> **What you should do**:
Quote the listing below in its entirety.

===== Source material =====

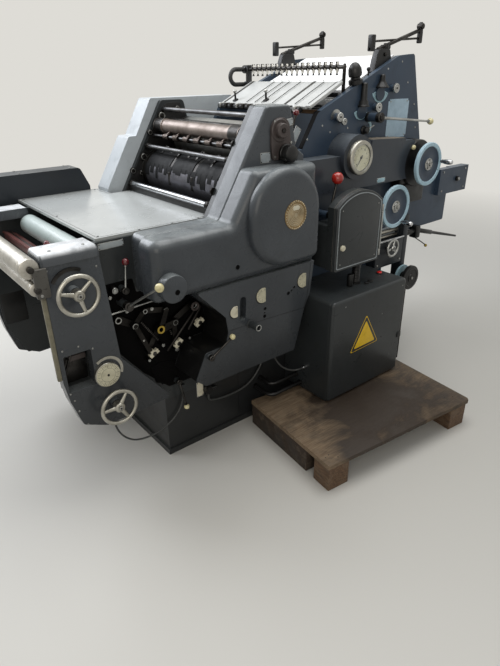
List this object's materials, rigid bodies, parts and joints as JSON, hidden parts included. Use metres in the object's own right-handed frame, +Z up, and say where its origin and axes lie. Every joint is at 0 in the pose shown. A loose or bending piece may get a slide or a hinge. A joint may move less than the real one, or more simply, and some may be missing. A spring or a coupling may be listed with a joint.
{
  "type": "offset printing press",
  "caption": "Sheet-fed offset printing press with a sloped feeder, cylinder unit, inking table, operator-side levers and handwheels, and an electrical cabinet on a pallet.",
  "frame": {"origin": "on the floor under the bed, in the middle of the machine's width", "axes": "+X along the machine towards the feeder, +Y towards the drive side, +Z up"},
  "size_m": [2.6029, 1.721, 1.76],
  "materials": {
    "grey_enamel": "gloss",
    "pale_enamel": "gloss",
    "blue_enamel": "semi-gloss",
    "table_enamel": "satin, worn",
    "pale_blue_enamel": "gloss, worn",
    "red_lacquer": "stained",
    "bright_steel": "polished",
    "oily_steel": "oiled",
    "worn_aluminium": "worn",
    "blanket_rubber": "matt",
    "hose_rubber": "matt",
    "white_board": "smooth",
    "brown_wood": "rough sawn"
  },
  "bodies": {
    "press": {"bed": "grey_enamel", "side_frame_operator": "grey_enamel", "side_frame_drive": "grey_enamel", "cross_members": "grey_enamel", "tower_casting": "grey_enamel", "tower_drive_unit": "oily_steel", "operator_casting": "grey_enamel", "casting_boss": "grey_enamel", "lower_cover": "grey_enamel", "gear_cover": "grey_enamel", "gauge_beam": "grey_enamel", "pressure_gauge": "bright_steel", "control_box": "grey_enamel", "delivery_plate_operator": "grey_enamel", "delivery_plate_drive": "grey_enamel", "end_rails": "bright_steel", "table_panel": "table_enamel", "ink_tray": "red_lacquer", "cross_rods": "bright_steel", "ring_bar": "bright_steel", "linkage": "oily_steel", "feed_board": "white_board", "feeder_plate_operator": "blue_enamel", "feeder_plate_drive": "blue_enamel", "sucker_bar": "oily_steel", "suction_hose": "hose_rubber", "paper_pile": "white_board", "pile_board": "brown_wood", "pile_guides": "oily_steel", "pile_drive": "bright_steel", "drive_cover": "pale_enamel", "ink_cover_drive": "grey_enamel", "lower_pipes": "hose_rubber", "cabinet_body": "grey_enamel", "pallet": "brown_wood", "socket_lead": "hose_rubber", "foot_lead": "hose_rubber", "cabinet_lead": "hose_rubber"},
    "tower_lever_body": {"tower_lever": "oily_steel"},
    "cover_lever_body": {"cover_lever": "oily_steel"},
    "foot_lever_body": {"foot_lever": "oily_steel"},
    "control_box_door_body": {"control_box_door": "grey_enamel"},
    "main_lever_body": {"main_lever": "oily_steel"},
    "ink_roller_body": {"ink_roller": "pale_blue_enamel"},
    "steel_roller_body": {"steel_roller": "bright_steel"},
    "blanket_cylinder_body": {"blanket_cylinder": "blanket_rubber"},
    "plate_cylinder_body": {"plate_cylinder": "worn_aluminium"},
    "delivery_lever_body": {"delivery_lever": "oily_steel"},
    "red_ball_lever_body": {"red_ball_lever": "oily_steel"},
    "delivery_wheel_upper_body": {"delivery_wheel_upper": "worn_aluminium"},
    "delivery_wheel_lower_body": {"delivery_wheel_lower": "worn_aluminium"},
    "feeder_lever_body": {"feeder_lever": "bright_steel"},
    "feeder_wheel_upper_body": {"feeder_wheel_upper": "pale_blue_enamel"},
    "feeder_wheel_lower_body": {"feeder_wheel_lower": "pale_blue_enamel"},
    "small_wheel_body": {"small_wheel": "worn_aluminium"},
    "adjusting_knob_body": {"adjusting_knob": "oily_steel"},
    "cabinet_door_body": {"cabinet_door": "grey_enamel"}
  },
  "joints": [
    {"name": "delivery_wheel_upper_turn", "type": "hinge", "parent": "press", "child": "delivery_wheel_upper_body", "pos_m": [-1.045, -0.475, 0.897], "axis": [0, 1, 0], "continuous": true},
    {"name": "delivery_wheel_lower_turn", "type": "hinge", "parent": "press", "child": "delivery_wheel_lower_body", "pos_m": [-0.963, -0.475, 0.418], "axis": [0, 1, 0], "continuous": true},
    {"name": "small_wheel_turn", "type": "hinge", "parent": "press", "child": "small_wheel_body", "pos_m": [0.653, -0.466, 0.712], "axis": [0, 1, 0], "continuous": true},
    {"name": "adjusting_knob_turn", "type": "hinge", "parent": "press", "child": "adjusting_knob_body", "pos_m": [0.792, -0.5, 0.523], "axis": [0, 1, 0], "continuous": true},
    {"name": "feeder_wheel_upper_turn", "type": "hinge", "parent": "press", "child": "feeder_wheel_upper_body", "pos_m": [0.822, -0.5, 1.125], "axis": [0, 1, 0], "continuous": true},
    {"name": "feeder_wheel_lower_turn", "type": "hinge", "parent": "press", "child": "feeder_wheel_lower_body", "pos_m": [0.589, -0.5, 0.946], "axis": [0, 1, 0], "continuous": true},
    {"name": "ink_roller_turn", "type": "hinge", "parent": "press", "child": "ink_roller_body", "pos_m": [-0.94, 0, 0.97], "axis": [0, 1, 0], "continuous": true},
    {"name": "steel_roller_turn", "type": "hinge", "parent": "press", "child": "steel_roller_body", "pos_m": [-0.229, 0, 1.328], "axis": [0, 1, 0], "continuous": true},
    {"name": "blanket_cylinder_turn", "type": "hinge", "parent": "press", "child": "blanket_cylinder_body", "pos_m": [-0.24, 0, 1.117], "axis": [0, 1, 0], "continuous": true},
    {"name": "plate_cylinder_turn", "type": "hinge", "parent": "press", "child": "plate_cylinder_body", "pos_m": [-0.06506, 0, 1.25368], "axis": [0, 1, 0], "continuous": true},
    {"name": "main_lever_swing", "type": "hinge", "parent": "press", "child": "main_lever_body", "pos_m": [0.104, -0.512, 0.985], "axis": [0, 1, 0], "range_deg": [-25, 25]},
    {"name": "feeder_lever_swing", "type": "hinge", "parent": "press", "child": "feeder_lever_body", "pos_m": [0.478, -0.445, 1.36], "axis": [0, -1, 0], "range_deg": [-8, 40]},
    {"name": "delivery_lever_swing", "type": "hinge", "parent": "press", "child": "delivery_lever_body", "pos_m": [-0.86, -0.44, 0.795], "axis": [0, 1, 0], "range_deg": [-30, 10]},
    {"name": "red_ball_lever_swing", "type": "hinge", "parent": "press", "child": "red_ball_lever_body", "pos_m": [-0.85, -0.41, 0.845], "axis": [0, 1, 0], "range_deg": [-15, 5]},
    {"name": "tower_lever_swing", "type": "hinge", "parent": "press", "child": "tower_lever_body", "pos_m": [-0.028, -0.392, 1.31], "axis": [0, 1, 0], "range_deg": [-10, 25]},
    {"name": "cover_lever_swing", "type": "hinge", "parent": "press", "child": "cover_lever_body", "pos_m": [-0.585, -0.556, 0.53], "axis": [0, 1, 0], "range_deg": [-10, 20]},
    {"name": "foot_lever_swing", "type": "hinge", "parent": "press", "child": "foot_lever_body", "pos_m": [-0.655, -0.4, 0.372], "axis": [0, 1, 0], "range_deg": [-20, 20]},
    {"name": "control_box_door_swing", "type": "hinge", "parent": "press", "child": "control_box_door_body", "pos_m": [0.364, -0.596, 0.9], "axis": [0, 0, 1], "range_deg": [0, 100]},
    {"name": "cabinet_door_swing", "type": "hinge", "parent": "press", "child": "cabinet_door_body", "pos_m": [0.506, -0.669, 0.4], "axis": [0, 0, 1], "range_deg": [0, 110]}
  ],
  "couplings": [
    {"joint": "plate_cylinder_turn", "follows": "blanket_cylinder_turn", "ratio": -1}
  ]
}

=====

> **Correct output**:
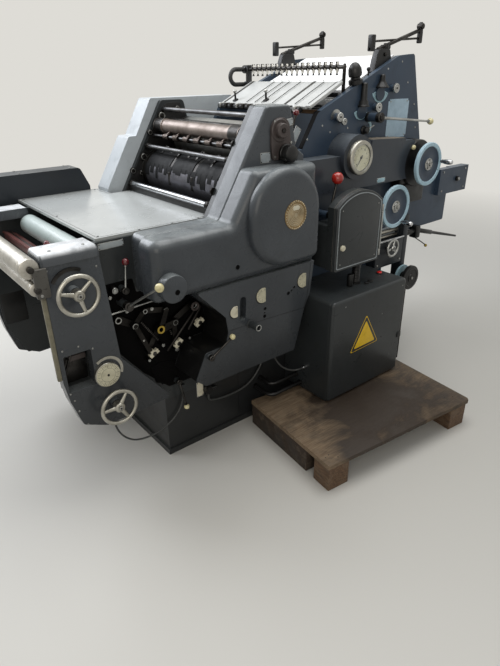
List this object's materials, rigid bodies, parts and joints as JSON, hidden parts included. Use metres in the object's own right-handed frame, +Z up, and say where its origin and axes lie. Every joint is at 0 in the pose shown. A loose or bending piece may get a slide or a hinge. A joint may move less than the real one, or more simply, and some may be missing. A spring or a coupling may be listed with a joint.
{
  "type": "offset printing press",
  "caption": "Sheet-fed offset printing press with a sloped feeder, cylinder unit, inking table, operator-side levers and handwheels, and an electrical cabinet on a pallet.",
  "frame": {"origin": "on the floor under the bed, in the middle of the machine's width", "axes": "+X along the machine towards the feeder, +Y towards the drive side, +Z up"},
  "size_m": [2.6029, 1.721, 1.76],
  "materials": {
    "grey_enamel": "gloss",
    "pale_enamel": "gloss",
    "blue_enamel": "semi-gloss",
    "table_enamel": "satin, worn",
    "pale_blue_enamel": "gloss, worn",
    "red_lacquer": "stained",
    "bright_steel": "polished",
    "oily_steel": "oiled",
    "worn_aluminium": "worn",
    "blanket_rubber": "matt",
    "hose_rubber": "matt",
    "white_board": "smooth",
    "brown_wood": "rough sawn"
  },
  "bodies": {
    "press": {"bed": "grey_enamel", "side_frame_operator": "grey_enamel", "side_frame_drive": "grey_enamel", "cross_members": "grey_enamel", "tower_casting": "grey_enamel", "tower_drive_unit": "oily_steel", "operator_casting": "grey_enamel", "casting_boss": "grey_enamel", "lower_cover": "grey_enamel", "gear_cover": "grey_enamel", "gauge_beam": "grey_enamel", "pressure_gauge": "bright_steel", "control_box": "grey_enamel", "delivery_plate_operator": "grey_enamel", "delivery_plate_drive": "grey_enamel", "end_rails": "bright_steel", "table_panel": "table_enamel", "ink_tray": "red_lacquer", "cross_rods": "bright_steel", "ring_bar": "bright_steel", "linkage": "oily_steel", "feed_board": "white_board", "feeder_plate_operator": "blue_enamel", "feeder_plate_drive": "blue_enamel", "sucker_bar": "oily_steel", "suction_hose": "hose_rubber", "paper_pile": "white_board", "pile_board": "brown_wood", "pile_guides": "oily_steel", "pile_drive": "bright_steel", "drive_cover": "pale_enamel", "ink_cover_drive": "grey_enamel", "lower_pipes": "hose_rubber", "cabinet_body": "grey_enamel", "pallet": "brown_wood", "socket_lead": "hose_rubber", "foot_lead": "hose_rubber", "cabinet_lead": "hose_rubber"},
    "tower_lever_body": {"tower_lever": "oily_steel"},
    "cover_lever_body": {"cover_lever": "oily_steel"},
    "foot_lever_body": {"foot_lever": "oily_steel"},
    "control_box_door_body": {"control_box_door": "grey_enamel"},
    "main_lever_body": {"main_lever": "oily_steel"},
    "ink_roller_body": {"ink_roller": "pale_blue_enamel"},
    "steel_roller_body": {"steel_roller": "bright_steel"},
    "blanket_cylinder_body": {"blanket_cylinder": "blanket_rubber"},
    "plate_cylinder_body": {"plate_cylinder": "worn_aluminium"},
    "delivery_lever_body": {"delivery_lever": "oily_steel"},
    "red_ball_lever_body": {"red_ball_lever": "oily_steel"},
    "delivery_wheel_upper_body": {"delivery_wheel_upper": "worn_aluminium"},
    "delivery_wheel_lower_body": {"delivery_wheel_lower": "worn_aluminium"},
    "feeder_lever_body": {"feeder_lever": "bright_steel"},
    "feeder_wheel_upper_body": {"feeder_wheel_upper": "pale_blue_enamel"},
    "feeder_wheel_lower_body": {"feeder_wheel_lower": "pale_blue_enamel"},
    "small_wheel_body": {"small_wheel": "worn_aluminium"},
    "adjusting_knob_body": {"adjusting_knob": "oily_steel"},
    "cabinet_door_body": {"cabinet_door": "grey_enamel"}
  },
  "joints": [
    {"name": "delivery_wheel_upper_turn", "type": "hinge", "parent": "press", "child": "delivery_wheel_upper_body", "pos_m": [-1.045, -0.475, 0.897], "axis": [0, 1, 0], "continuous": true},
    {"name": "delivery_wheel_lower_turn", "type": "hinge", "parent": "press", "child": "delivery_wheel_lower_body", "pos_m": [-0.963, -0.475, 0.418], "axis": [0, 1, 0], "continuous": true},
    {"name": "small_wheel_turn", "type": "hinge", "parent": "press", "child": "small_wheel_body", "pos_m": [0.653, -0.466, 0.712], "axis": [0, 1, 0], "continuous": true},
    {"name": "adjusting_knob_turn", "type": "hinge", "parent": "press", "child": "adjusting_knob_body", "pos_m": [0.792, -0.5, 0.523], "axis": [0, 1, 0], "continuous": true},
    {"name": "feeder_wheel_upper_turn", "type": "hinge", "parent": "press", "child": "feeder_wheel_upper_body", "pos_m": [0.822, -0.5, 1.125], "axis": [0, 1, 0], "continuous": true},
    {"name": "feeder_wheel_lower_turn", "type": "hinge", "parent": "press", "child": "feeder_wheel_lower_body", "pos_m": [0.589, -0.5, 0.946], "axis": [0, 1, 0], "continuous": true},
    {"name": "ink_roller_turn", "type": "hinge", "parent": "press", "child": "ink_roller_body", "pos_m": [-0.94, 0, 0.97], "axis": [0, 1, 0], "continuous": true},
    {"name": "steel_roller_turn", "type": "hinge", "parent": "press", "child": "steel_roller_body", "pos_m": [-0.229, 0, 1.328], "axis": [0, 1, 0], "continuous": true},
    {"name": "blanket_cylinder_turn", "type": "hinge", "parent": "press", "child": "blanket_cylinder_body", "pos_m": [-0.24, 0, 1.117], "axis": [0, 1, 0], "continuous": true},
    {"name": "plate_cylinder_turn", "type": "hinge", "parent": "press", "child": "plate_cylinder_body", "pos_m": [-0.06506, 0, 1.25368], "axis": [0, 1, 0], "continuous": true},
    {"name": "main_lever_swing", "type": "hinge", "parent": "press", "child": "main_lever_body", "pos_m": [0.104, -0.512, 0.985], "axis": [0, 1, 0], "range_deg": [-25, 25]},
    {"name": "feeder_lever_swing", "type": "hinge", "parent": "press", "child": "feeder_lever_body", "pos_m": [0.478, -0.445, 1.36], "axis": [0, -1, 0], "range_deg": [-8, 40]},
    {"name": "delivery_lever_swing", "type": "hinge", "parent": "press", "child": "delivery_lever_body", "pos_m": [-0.86, -0.44, 0.795], "axis": [0, 1, 0], "range_deg": [-30, 10]},
    {"name": "red_ball_lever_swing", "type": "hinge", "parent": "press", "child": "red_ball_lever_body", "pos_m": [-0.85, -0.41, 0.845], "axis": [0, 1, 0], "range_deg": [-15, 5]},
    {"name": "tower_lever_swing", "type": "hinge", "parent": "press", "child": "tower_lever_body", "pos_m": [-0.028, -0.392, 1.31], "axis": [0, 1, 0], "range_deg": [-10, 25]},
    {"name": "cover_lever_swing", "type": "hinge", "parent": "press", "child": "cover_lever_body", "pos_m": [-0.585, -0.556, 0.53], "axis": [0, 1, 0], "range_deg": [-10, 20]},
    {"name": "foot_lever_swing", "type": "hinge", "parent": "press", "child": "foot_lever_body", "pos_m": [-0.655, -0.4, 0.372], "axis": [0, 1, 0], "range_deg": [-20, 20]},
    {"name": "control_box_door_swing", "type": "hinge", "parent": "press", "child": "control_box_door_body", "pos_m": [0.364, -0.596, 0.9], "axis": [0, 0, 1], "range_deg": [0, 100]},
    {"name": "cabinet_door_swing", "type": "hinge", "parent": "press", "child": "cabinet_door_body", "pos_m": [0.506, -0.669, 0.4], "axis": [0, 0, 1], "range_deg": [0, 110]}
  ],
  "couplings": [
    {"joint": "plate_cylinder_turn", "follows": "blanket_cylinder_turn", "ratio": -1}
  ]
}